Facebook isn't only a US company. Facebook Ltd is a UK company and they have many more companies around the world.

If you want to operate in UK and generate revenues there then Facebook Ltd must follow UK laws.

GDPR is more overeaching than that. You don’t need physical presence in EU to be subject to it. In theory, just having a webserver storing access logs (default of Apache and Nginx) makes you infringing it as EU IPs are now considered personal data.
> just having a webserver storing access logs (default of Apache and Nginx) makes you infringing it as EU IPs are now considered personal data.

That's not true. Read the 23rd point right at the top: https://eur-lex.europa.eu/legal-content/EN/TXT/HTML/?uri=CEL...

Here's the part of it that covers your webserver: "Whereas the mere accessibility of the controller's, processor's or an intermediary's website in the Union, of an email address or of other contact details, or the use of a language generally used in the third country where the controller is established, is insufficient to ascertain such intention, [...]".

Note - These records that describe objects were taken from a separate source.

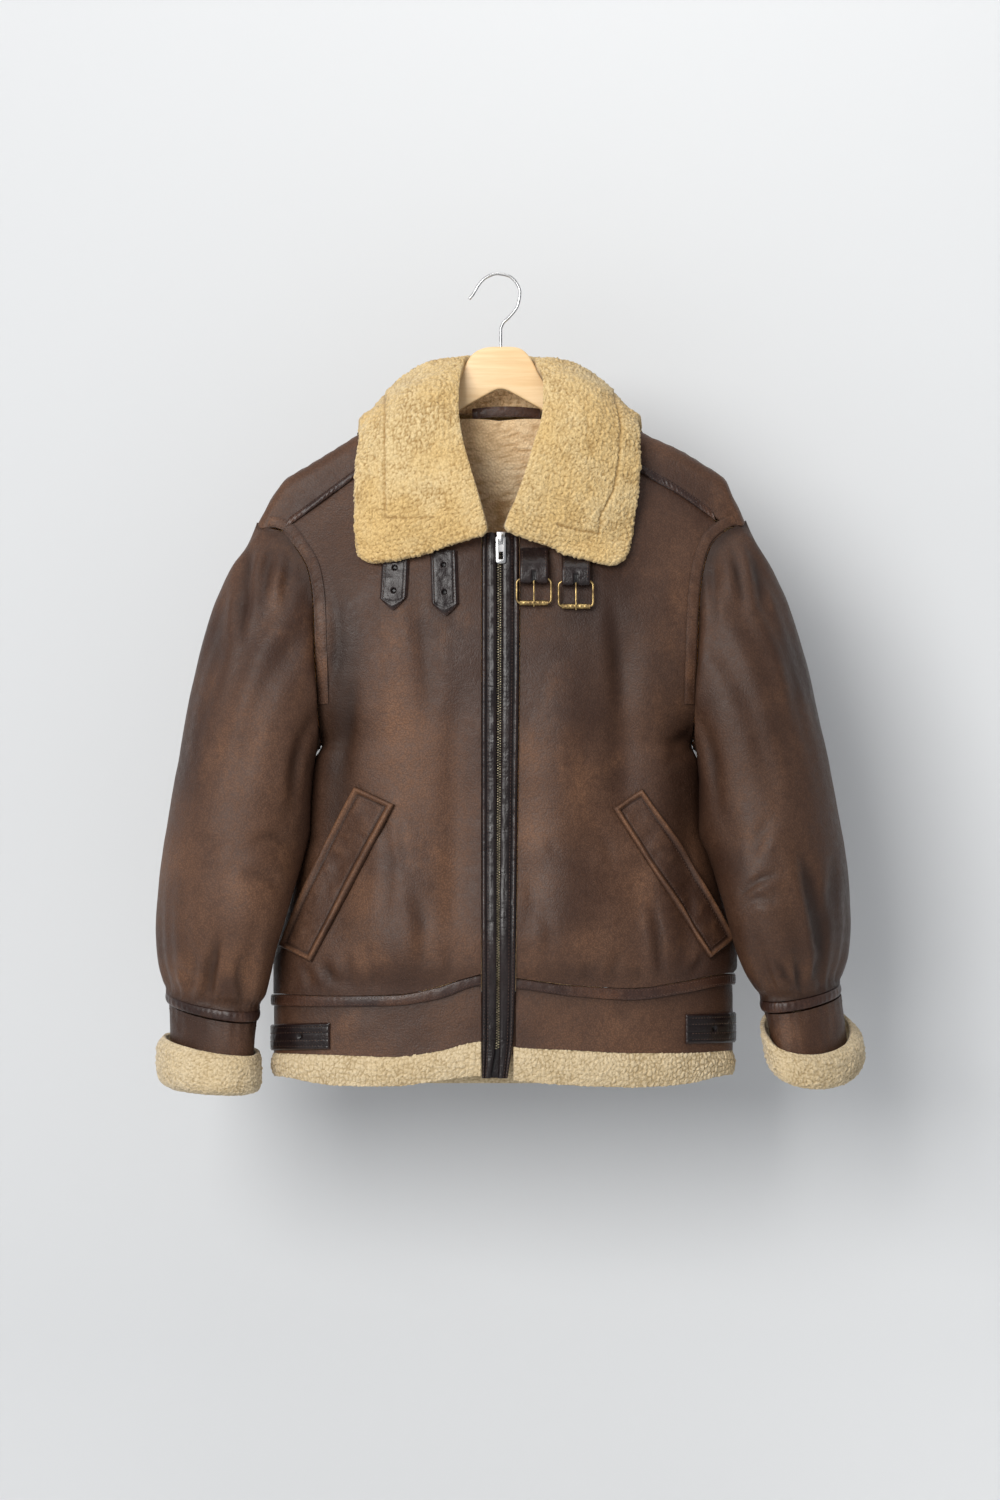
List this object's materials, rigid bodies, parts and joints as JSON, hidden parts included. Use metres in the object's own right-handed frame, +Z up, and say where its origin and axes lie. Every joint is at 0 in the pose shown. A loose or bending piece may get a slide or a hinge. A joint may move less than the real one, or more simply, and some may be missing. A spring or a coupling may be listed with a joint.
{
  "type": "shearling coat on a wooden hanger",
  "caption": "Brown leather shearling coat with a cream fleece collar, cuffs and hem, zipped up and hanging on a wooden hanger.",
  "frame": {"origin": "inside top of the hanger's hook, where a rail or peg carries it", "axes": "+Z up, -Y towards the front of the coat, +X to the right as seen from the front"},
  "size_m": [0.7658, 0.2075, 0.8654],
  "materials": {
    "leather": "satin",
    "trim": "glossy",
    "fleece": "matte",
    "lining": "matte",
    "wood": "satin",
    "steel": "satin",
    "brass": "satin"
  },
  "bodies": {
    "root": {"front_left": "leather", "front_right": "leather", "back": "leather", "sleeve_left": "leather", "sleeve_right": "leather", "cuff_band_left": "leather", "cuff_band_right": "leather", "waistband_left": "leather", "waistband_right": "leather", "waistband_back": "leather", "pocket_left": "leather", "pocket_right": "leather", "cuff_welt_left": "trim", "cuff_welt_right": "trim", "waist_welt_left": "trim", "waist_welt_right": "trim", "waist_welt_back": "trim", "shoulder_welt_left": "trim", "shoulder_welt_right": "trim", "armhole_welt_front_left": "trim", "armhole_welt_front_right": "trim", "armhole_welt_back_left": "trim", "armhole_welt_back_right": "trim", "placket_left": "trim", "placket_right": "trim", "side_tab_left": "trim", "side_tab_right": "trim", "zip_tape": "trim", "strap_pointed_outer": "trim", "strap_pointed_inner": "trim", "strap_buckled_inner": "trim", "strap_buckled_outer": "trim", "hanging_loop": "trim", "cuff_fleece_left": "fleece", "cuff_fleece_right": "fleece", "hem_fleece_left": "fleece", "hem_fleece_right": "fleece", "hem_fleece_back": "fleece", "collar_left": "fleece", "collar_right": "fleece", "collar_back": "fleece", "collar_stand": "lining", "hanger_wood": "wood", "hanger_hook": "steel", "zip_slider": "steel"},
    "zip_pull": {"zip_pull": "steel"},
    "buckle_frame_inner": {"buckle_frame_inner": "brass"},
    "buckle_prong_inner": {"buckle_prong_inner": "brass"},
    "buckle_roller_inner": {"buckle_roller_inner": "brass"},
    "buckle_frame_outer": {"buckle_frame_outer": "brass"},
    "buckle_prong_outer": {"buckle_prong_outer": "brass"},
    "buckle_roller_outer": {"buckle_roller_outer": "brass"}
  },
  "joints": [
    {"name": "zip_pull_swing", "type": "hinge", "parent": "root", "child": "zip_pull", "pos_m": [0.00098, -0.07203, -0.28073], "axis": [1, 0, 0], "range_deg": [-90, 0]},
    {"name": "frame_inner_swing", "type": "hinge", "parent": "root", "child": "buckle_frame_inner", "pos_m": [0.03485, -0.07594, -0.32328], "axis": [1, 0, 0], "range_deg": [-60, 0]},
    {"name": "prong_inner_swing", "type": "hinge", "parent": "buckle_frame_inner", "child": "buckle_prong_inner", "pos_m": [0.03485, -0.07594, -0.32328], "axis": [1, 0, 0], "range_deg": [-30, 0]},
    {"name": "roller_inner_spin", "type": "hinge", "parent": "buckle_frame_inner", "child": "buckle_roller_inner", "pos_m": [0.03485, -0.07594, -0.34768], "axis": [1, 0, 0], "continuous": true},
    {"name": "frame_outer_swing", "type": "hinge", "parent": "root", "child": "buckle_frame_outer", "pos_m": [0.07806, -0.07523, -0.3257], "axis": [1, 0, 0], "range_deg": [-60, 0]},
    {"name": "prong_outer_swing", "type": "hinge", "parent": "buckle_frame_outer", "child": "buckle_prong_outer", "pos_m": [0.07806, -0.07523, -0.3257], "axis": [1, 0, 0], "range_deg": [-30, 0]},
    {"name": "roller_outer_spin", "type": "hinge", "parent": "buckle_frame_outer", "child": "buckle_roller_outer", "pos_m": [0.07806, -0.07523, -0.3511], "axis": [1, 0, 0], "continuous": true}
  ]
}
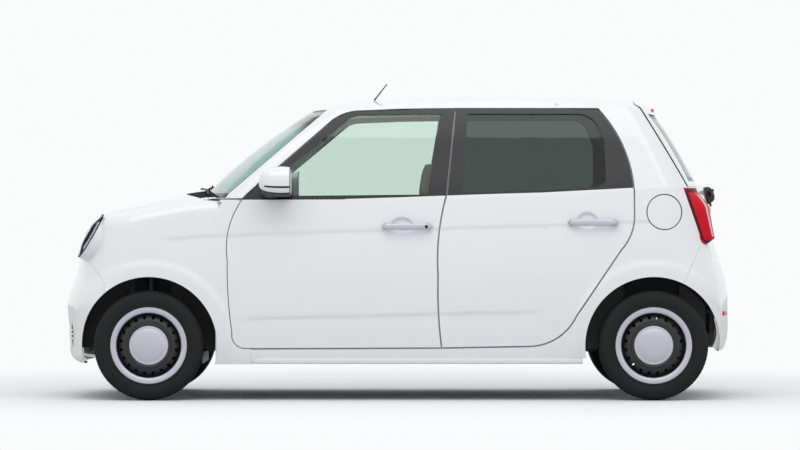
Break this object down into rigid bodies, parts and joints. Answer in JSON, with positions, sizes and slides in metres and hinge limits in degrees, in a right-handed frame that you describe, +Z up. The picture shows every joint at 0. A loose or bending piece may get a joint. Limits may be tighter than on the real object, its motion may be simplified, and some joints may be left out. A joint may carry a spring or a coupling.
{
  "type": "kei car",
  "caption": "Small five-door hatchback kei car with round lamps, steel wheels, opening doors, bonnet and tailgate, and turning, steered wheels.",
  "frame": {"origin": "on the ground below the middle of the car's bounding box", "axes": "+X towards the tail, along the car's length; +Y towards the car's right side; +Z up"},
  "size_m": [3.3947, 1.7714, 1.5836],
  "materials": {
    "paint": "pearl white gloss",
    "dark_metal": "satin black",
    "wheel_steel": "gloss black with bright ring and cap",
    "glass": "light green",
    "privacy_glass": "dark privacy",
    "screen_glass": "light green laminated",
    "lamp": "clear lens",
    "tail_lamp": "red lens",
    "black_plastic": "fine grain",
    "tyre": "rubber",
    "fabric": "woven",
    "dash": "soft grain",
    "cast": "as cast",
    "alloy": "cast",
    "underbody": "matt underseal",
    "exhaust": "dull"
  },
  "bodies": {
    "body": {"body_side_left": "paint", "body_side_right": "paint", "wing_left": "paint", "wing_right": "paint", "front_bumper": "paint", "rear_bumper": "paint", "grille": "black_plastic", "headlamps": "lamp", "tail_lamps": "tail_lamp", "roof_panel": "paint", "windscreen": "screen_glass", "cowl_panel": "black_plastic", "wipers": "black_plastic", "aerial": "black_plastic", "floor_pan": "underbody", "arch_liners": "black_plastic", "front_structure": "underbody", "front_seats": "fabric", "rear_seat": "fabric", "dashboard": "dash", "engine": "alloy", "front_suspension": "dark_metal", "rear_axle": "dark_metal", "exhaust": "exhaust", "fuel_tank": "black_plastic"},
    "bonnet": {"bonnet": "paint"},
    "tailgate": {"tailgate": "paint", "tailgate_glass": "privacy_glass", "rear_wiper": "black_plastic"},
    "fuel_lid": {"fuel_lid": "paint"},
    "steering_wheel": {"steering_wheel": "black_plastic"},
    "front_door_left": {"front_door_left": "paint", "front_door_glass_left": "glass", "mirror_left": "paint"},
    "rear_door_left": {"rear_door_left": "paint", "rear_door_glass_left": "privacy_glass"},
    "knuckle_left": {"knuckle_left": "cast"},
    "front_wheel_left": {"front_tyre_left": "tyre", "front_wheel_left": "wheel_steel"},
    "rear_wheel_left": {"rear_tyre_left": "tyre", "rear_wheel_left": "wheel_steel"},
    "front_door_right": {"front_door_right": "paint", "front_door_glass_right": "glass", "mirror_right": "paint"},
    "rear_door_right": {"rear_door_right": "paint", "rear_door_glass_right": "privacy_glass"},
    "knuckle_right": {"knuckle_right": "cast"},
    "front_wheel_right": {"front_tyre_right": "tyre", "front_wheel_right": "wheel_steel"},
    "rear_wheel_right": {"rear_tyre_right": "tyre", "rear_wheel_right": "wheel_steel"}
  },
  "joints": [
    {"name": "front_door_left_hinge", "type": "hinge", "parent": "body", "child": "front_door_left", "pos_m": [-0.8405, -0.734, 0.65], "axis": [0, 0.061, 0.9981], "range_deg": [-70, 0]},
    {"name": "rear_door_left_hinge", "type": "hinge", "parent": "body", "child": "rear_door_left", "pos_m": [0.19, -0.738, 0.65], "axis": [0, 0.061, 0.9981], "range_deg": [-68, 0]},
    {"name": "front_door_right_hinge", "type": "hinge", "parent": "body", "child": "front_door_right", "pos_m": [-0.8405, 0.734, 0.65], "axis": [0, -0.061, 0.9981], "range_deg": [0, 70]},
    {"name": "rear_door_right_hinge", "type": "hinge", "parent": "body", "child": "rear_door_right", "pos_m": [0.19, 0.738, 0.65], "axis": [0, -0.061, 0.9981], "range_deg": [0, 68]},
    {"name": "bonnet_hinge", "type": "hinge", "parent": "body", "child": "bonnet", "pos_m": [-0.94, 0, 1.01], "axis": [0, 1, 0], "range_deg": [0, 50]},
    {"name": "tailgate_hinge", "type": "hinge", "parent": "body", "child": "tailgate", "pos_m": [1.208, 0, 1.505], "axis": [0, 1, 0], "range_deg": [-78, 0]},
    {"name": "fuel_lid_hinge", "type": "hinge", "parent": "body", "child": "fuel_lid", "pos_m": [1.254, -0.71, 0.941], "axis": [0, 0, 1], "range_deg": [-85, 0]},
    {"name": "steering", "type": "hinge", "parent": "body", "child": "steering_wheel", "pos_m": [-0.56, 0.345, 0.88], "axis": [0.8988, 0, 0.4384], "range_deg": [-540, 540]},
    {"name": "knuckle_left_pivot", "type": "hinge", "parent": "body", "child": "knuckle_left", "pos_m": [-1.243, -0.59, 0.275], "axis": [0, 0, 1], "range_deg": [-34, 34]},
    {"name": "knuckle_right_pivot", "type": "hinge", "parent": "body", "child": "knuckle_right", "pos_m": [-1.243, 0.59, 0.275], "axis": [0, 0, 1], "range_deg": [-34, 34]},
    {"name": "front_wheel_left_spin", "type": "hinge", "parent": "knuckle_left", "child": "front_wheel_left", "pos_m": [-1.243, -0.645, 0.275], "axis": [0, 1, 0], "continuous": true},
    {"name": "rear_wheel_left_spin", "type": "hinge", "parent": "body", "child": "rear_wheel_left", "pos_m": [1.277, -0.645, 0.275], "axis": [0, 1, 0], "continuous": true},
    {"name": "front_wheel_right_spin", "type": "hinge", "parent": "knuckle_right", "child": "front_wheel_right", "pos_m": [-1.243, 0.645, 0.275], "axis": [0, 1, 0], "continuous": true},
    {"name": "rear_wheel_right_spin", "type": "hinge", "parent": "body", "child": "rear_wheel_right", "pos_m": [1.277, 0.645, 0.275], "axis": [0, 1, 0], "continuous": true}
  ],
  "couplings": [
    {"joint": "knuckle_left_pivot", "follows": "steering", "ratio": 0.061111},
    {"joint": "knuckle_right_pivot", "follows": "steering", "ratio": 0.061111}
  ]
}
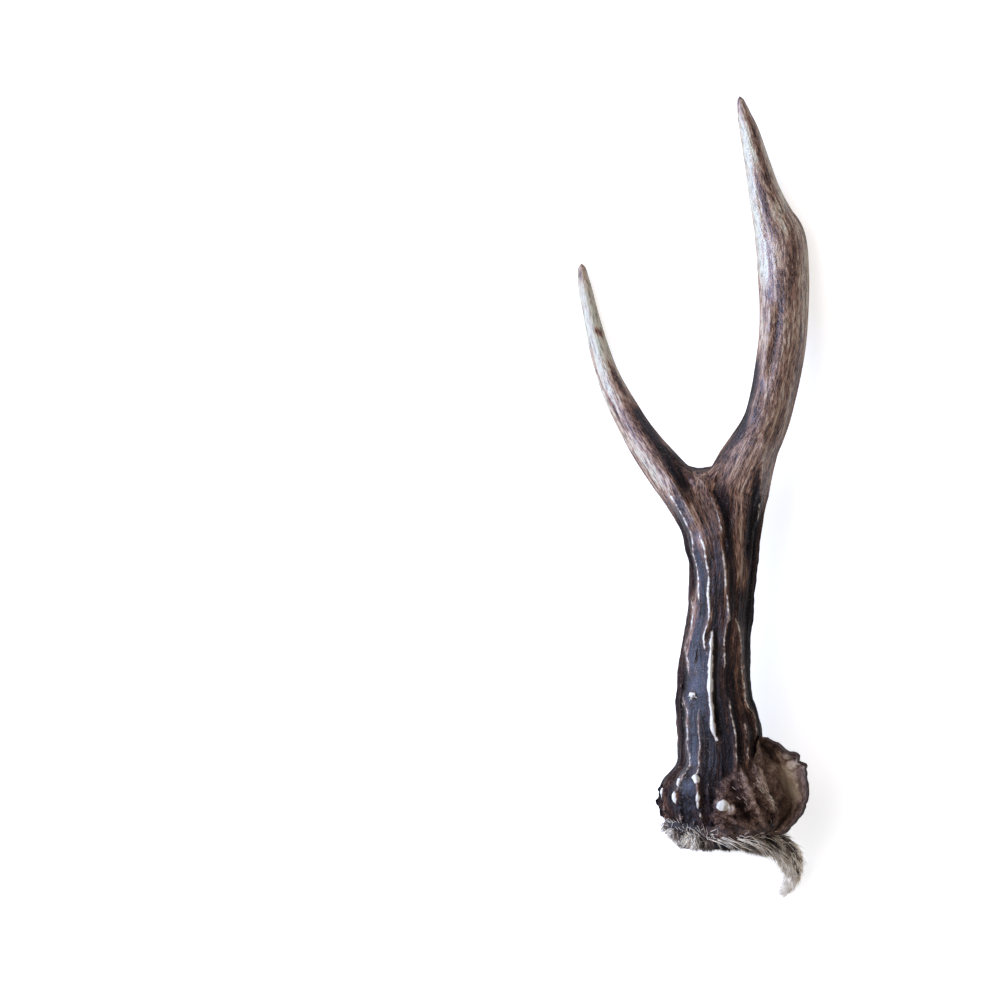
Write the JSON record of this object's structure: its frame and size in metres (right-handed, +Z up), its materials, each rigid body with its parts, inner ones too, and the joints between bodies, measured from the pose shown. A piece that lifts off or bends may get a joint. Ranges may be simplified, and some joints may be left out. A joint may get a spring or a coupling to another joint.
{
  "type": "deer antler",
  "caption": "Forked roe-type antler on its side: ridged beam with pearled burr, long and short tine, dried hide cup and haired skin at the sawn pedicle.",
  "frame": {"origin": "on the surface the antler lies on, under the middle of its outline", "axes": "+Y from the burr to the tips, +Z up, +X towards the long tine's side"},
  "size_m": [0.0742, 0.2542, 0.04],
  "materials": {
    "antler_bone": "satin",
    "dried_hide": "satin",
    "deer_hair": "matte"
  },
  "bodies": {
    "root": {"beam": "antler_bone", "long_tine": "antler_bone", "short_tine": "antler_bone", "hide_flap": "dried_hide", "pelt": "deer_hair"}
  },
  "joints": []
}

From the french version, same (23):

> envisage d'offrir des services à des personnes concernées dans un ou plusieurs États membres de l'Union

They just have to prove you are considering EU in your app. It can be anything. Like Having EU timezones, or a country input with EU countries is enough to prove intent to server EU residents. If you collect IPs via your web sever, you are infringing.

> is enough to prove intent to server EU residents

Given that it's still April, there's literally no way for you to know that. Also, the sentence you're quoting starts with "may make it apparent" not "does make it apparent".

Having said that, if you're building a service that let's people select EU timezones, countries, currencies and so on you're probably going to have a hard time proving that you're not providing goods or services to Europeans (because you probably are). If you're providing goods or services to Europeans GDPR applies.

Yeah and unless you don't business in the EU as an EU entity, you can pay just as much attention to that as EU companies who don't do business in the US as a US company pay to the trainwreck that are American software patents.
Are you really comparing GDPR to Chinese speech laws?
Sadly I've seen this comparison so many times this last week on HN. Seems like common sense leaves some people when we talk about their country.
You are making the wrong assumptions. I am a EU citizen, but live in the US. I will vote in an heartbeat for a 1st amendment like in an Europe law. You just don’t see how Europe speech is reatricted, and how laws like GDPR contributes to it.
I'm an EU citizen and I disagree, so I guess that's just, like, your opinion, man.
You won't vote to protect free speech?
You're moving the goalposts. Your statement suggested you want a US-style "1st amendment" in Europe. I don't. That has nothing to do with "free speech" as a concept.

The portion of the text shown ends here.